Dr. Kuropas, his Tato and his sons were active in the Ukrainian National Association and much of the memoir deals with the forgotten and little known facts about that citadel of Ukrainian America, and it is worth knowing and remembering the details. Earlier, Dr. Kuropas wrote a book about UNA as the “Ukrainian-American Citadel: The First One Hundred Years of the Ukrainian National Association” (1996, published in Ukrainian in 2004). I think it is useful to publish Dr. Kuropas’s books in Ukraine in Ukrainian translation, because after all these years Ukrainians in Ukraine know woefully little about us diasporans. Lesia and Myron Kuropas have worked as professionals in independent Ukraine and must have a good idea how “they” perceive “us.”

There are very good photos in the book. But, alas, it does not have an index. As in all scholarly books published in the Soviet Union (and, unfortunately, post-Soviet Union), I have been writing index notes on the back pages as I read the book to be able to go back to some parts. For instance, do you know or remember why there are two Ukrainian “central organizations” in America? It’s in Dr. Kuropas’s book: p. 169, according to my handwritten index.

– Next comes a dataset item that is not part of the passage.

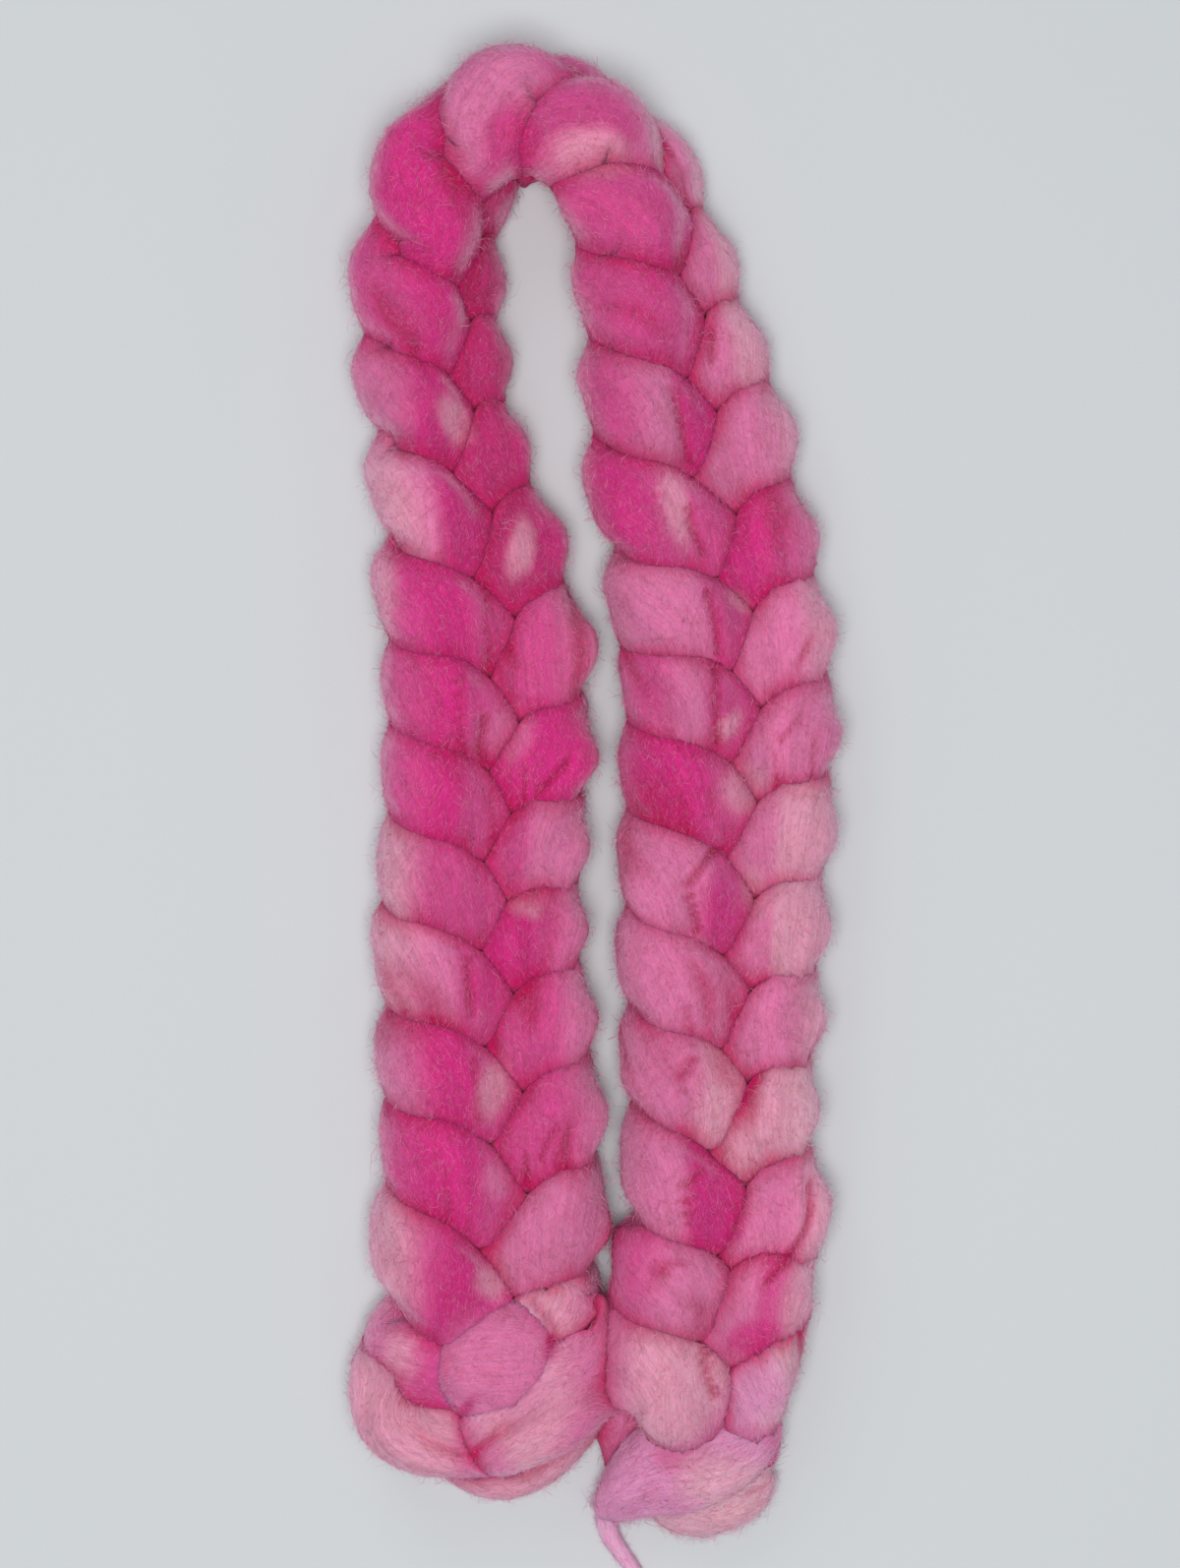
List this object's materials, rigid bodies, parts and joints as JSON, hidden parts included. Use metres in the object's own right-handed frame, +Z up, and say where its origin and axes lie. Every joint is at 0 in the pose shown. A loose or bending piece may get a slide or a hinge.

It is worth remembering that it was Dr. Kuropas who did the heavy lifting for all of us and our organizations when it came to John Demjanjuk. The book has a chapter titled “The Demjanjuk Debacle.” Dr. Kuropas also lobbied successfully for a U.S. commission on the Ukrainian Famine and worked with the Helsinki Commission, which continues to monitor human rights in independent Ukraine, as it did in Soviet Ukraine.

Buy a copy of “Lesia and I” and learn some things about our community, as this 79-year-old scribe did. And enjoyed it.